Even if they got a basic 12 million a year as a gift for attending and earning a grid spot (500,000 a race x 24) it would be peanuts in the overall cost and fund distribution.
There is nothing immoral or unfair about this. Teams have always had to be able to fund themselves and if the bottom two teams have backers, sponsorship, rich parents, whatever, then that is the chance they take.

What my suggestion does is completely remove the anti-dilution fund from the equation and allow any team that wants to have a go submit an entry to the FIA and once checked out for funding etc. They get permission to have a go.
The 11 teams on the ladder (Ferrar, RBR, or MB/ Mclaren on the top rung probably), and someone on the 11th bottom rung with one or two teams trying to get on the ladder. A third team at the bottom would mean someone drops out in qualifying and if they are all two car teams, maybe two teams only get one car in.

There is no need for FOM/Liberty or anyone else to have an exclusion policy.
If they can't make it to the ladder and subsequently fail or give up so be it.

That is the competitive nature of the sport. Cooper won two championships in 59/60 but ultimately failed after 1968 when it was unable to raise funds but two of the drivers who drove for them in the championship years had by that time both established their own teams and won championships in F1 and Can Am.

If one of my three traditional teams fell over so be it.
They would have had the opportunity to claw back onto the ladder but if they failed to do that and could not sustain themselves then they would collapse.

You want to add MB and RBR to the traditional list but why?
The traditional list is for those who have a long-term place in the sport, because they have some historic value, not necessarily for what they have achieved. All of them, McLaren, Williams, and Ferrari have had long dry spells but were able to resurrect themselves and leap back into contention.

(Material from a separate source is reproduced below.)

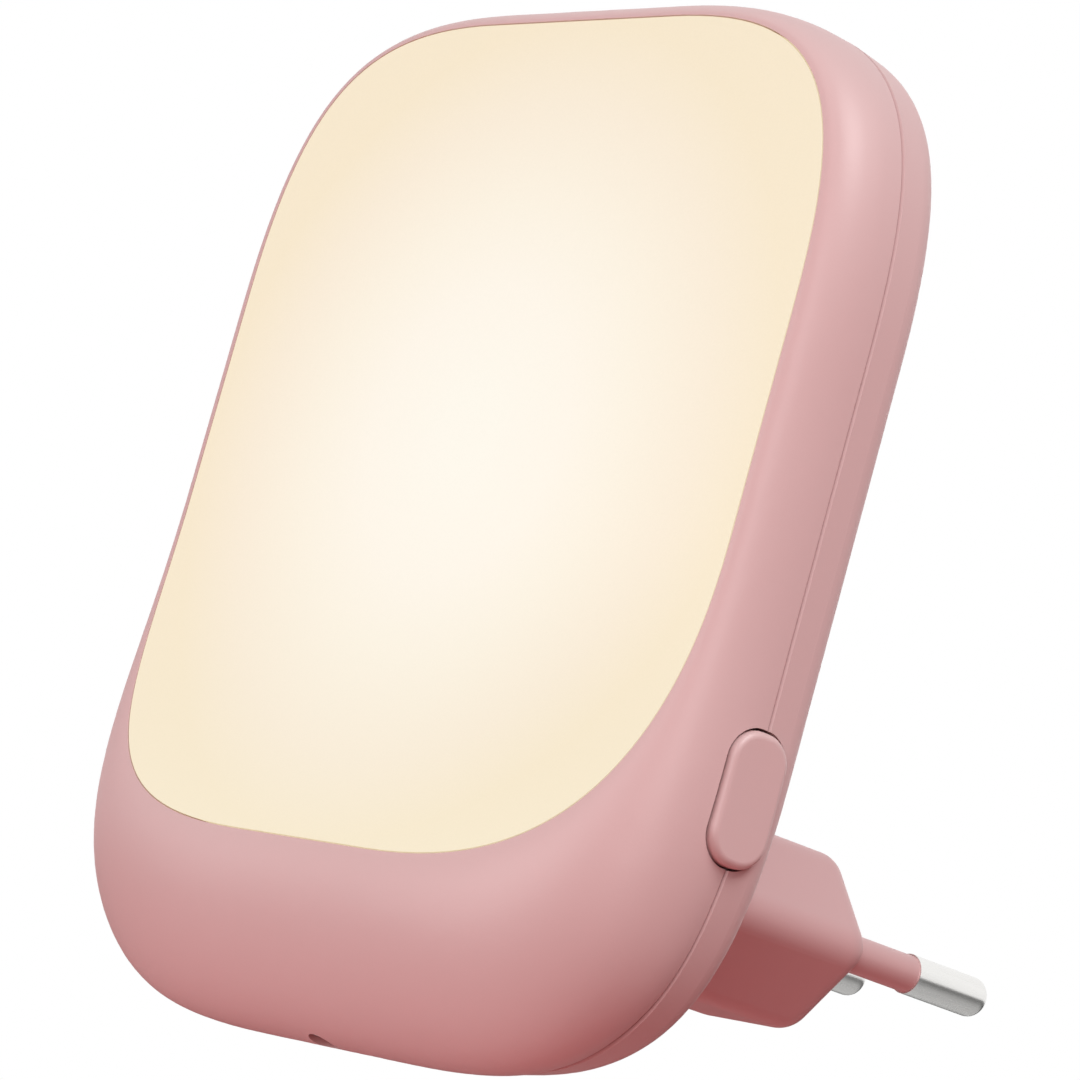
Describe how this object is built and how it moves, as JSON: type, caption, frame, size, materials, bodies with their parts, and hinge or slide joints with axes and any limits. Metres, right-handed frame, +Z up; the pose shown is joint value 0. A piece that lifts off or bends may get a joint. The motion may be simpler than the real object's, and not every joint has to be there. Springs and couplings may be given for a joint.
{
  "type": "plug in night light",
  "caption": "Plug in night light: pink rounded square case with a large swept opal face, side push button, underside light sensor and a two-pin plug block behind.",
  "frame": {"origin": "centre of the plug block's end face, midway between the roots of the two pins", "axes": "+Y into the wall socket along the plug, +Z up, +X to the right for someone who faces the light"},
  "size_m": [0.0882, 0.0794, 0.1005],
  "materials": {
    "shell_pink": "fine satin moulding, dusty pink",
    "button_pink": "fine satin moulding, same pink as the housing",
    "sleeve_pink": "smooth insulating sleeve",
    "opal": "opal milk white, lit from behind in warm white",
    "white_reflector": "matt white, highly reflective",
    "white_board": "white solder mask",
    "green_board": "green solder mask",
    "led_phosphor": "yellow phosphor in a white package",
    "black_epoxy": "moulded epoxy",
    "tinned_metal": "bright tin plate",
    "red_film": "dipped lacquer",
    "can_sleeve": "shrunk plastic sleeve",
    "resistor_lacquer": "flameproof lacquer",
    "nickel": "polished nickel on brass",
    "zinc_steel": "zinc plated",
    "black_plastic": "plain moulding",
    "clear_epoxy": "water clear epoxy",
    "smoke_plastic": "dark translucent, polished"
  },
  "bodies": {
    "case": {"front_shell": "shell_pink", "rear_cover": "shell_pink", "plug_block": "shell_pink", "pin_sleeve_left": "sleeve_pink", "pin_sleeve_right": "sleeve_pink", "diffuser": "opal", "light_box": "white_reflector", "main_board": "white_board", "driver_board": "green_board", "leds": "led_phosphor", "controller_chip": "black_epoxy", "chip_resistors": "black_epoxy", "bridge_rectifier": "black_epoxy", "board_link": "tinned_metal", "film_capacitor": "red_film", "electrolytic_capacitor": "can_sleeve", "fusible_resistor": "resistor_lacquer", "contact_pin_left": "nickel", "contact_pin_right": "nickel", "case_screws": "zinc_steel", "board_screws": "zinc_steel", "block_screws": "zinc_steel", "switch_body": "black_plastic", "switch_cover": "tinned_metal", "snap_dome": "tinned_metal", "light_sensor": "clear_epoxy", "sensor_lens": "smoke_plastic"},
    "button": {"side_button": "button_pink"},
    "plunger": {"switch_plunger": "black_plastic"}
  },
  "joints": [
    {"name": "button_press", "type": "slide", "parent": "case", "child": "button", "axis": [-1, 0, 0], "range_m": [0, 0.0008], "stiffness_N_per_m": 1500},
    {"name": "plunger_press", "type": "slide", "parent": "case", "child": "plunger", "axis": [-1, 0, 0], "range_m": [0, 0.0008]}
  ],
  "couplings": [
    {"joint": "plunger_press", "follows": "button_press", "ratio": 1}
  ]
}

This way of dealing with things allows that to continue without the interference from either the FIA or Liberty or who later owns the commercial rights.

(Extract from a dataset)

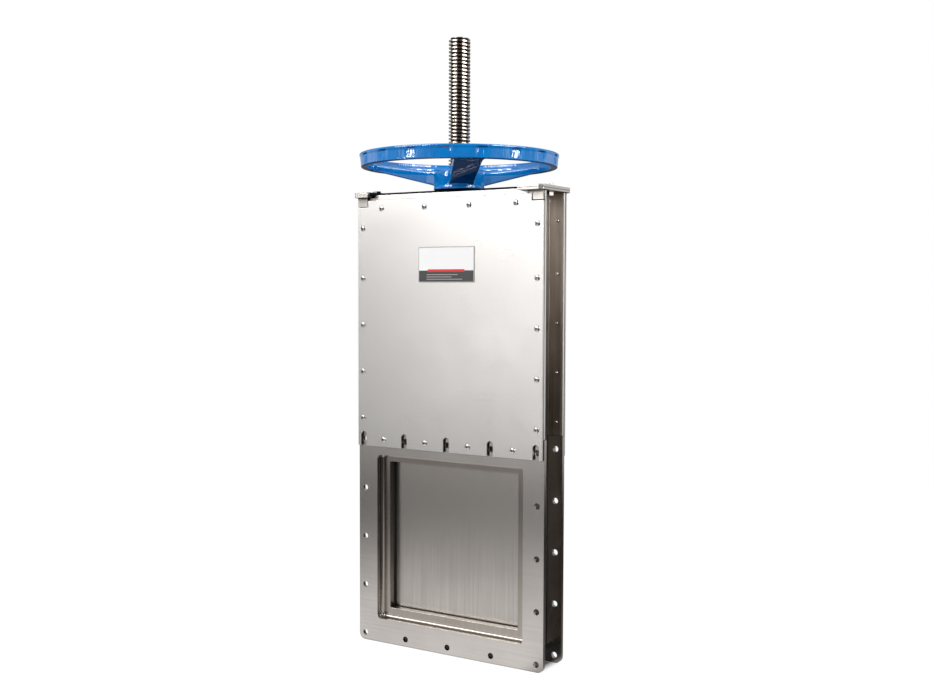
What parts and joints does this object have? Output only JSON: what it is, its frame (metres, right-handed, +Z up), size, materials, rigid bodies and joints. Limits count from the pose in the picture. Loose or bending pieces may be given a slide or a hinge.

I'm never amazed by the number of people who want to allow individual companies, people politicians, organizations int o having authority over what other people do with their lives.

So, I am always reluctant to trust people with authority to do something, when it can easily be remedied by a simple organizational process that allows natural cycles of growth, evolution, demise or attrition to sort things out.

This system in a natural cycle allows the competitive to rise, allows everyone the opportunity to compete for the right to compete in F1 and allows the best to survive.
Everything on this planet in natural systems moves in cycles. Dominance and ability rise in the same way in F1.
What the sport doesn't need is to have mechanisms that allow the naturally competitive process to be manipulated by human interference.

Look at Mercedes. They came into F1 in the 50's, dominated, left, returned again in the 90's and 2000's then established their own team in again in 2010. That is nothing like what Ferrari, Williams and McLaren have done so my suggestion of 50 years (half a century) of continuous activity to qualify as a historically significant part of the history of f1 seems to me to be valid.

Red Bull will be historic in 2057, Mercedes in 2060, if they continue.
Brawn? Well Ross would need to buy a team, or build one, and start again.
That is not bad.
It doesn't mean Ross is not a significant historic figure in the history of the sport.
It simply means that Brawn, as a team have not established a long-term historic identity.
You could make it 40 years and not 50, but it wouldn't change anything, and it shouldn't because it is not a reward for achievement but a recognition of longevity.

Last edited by Teretonga; 15 Feb 2024 at 04:07.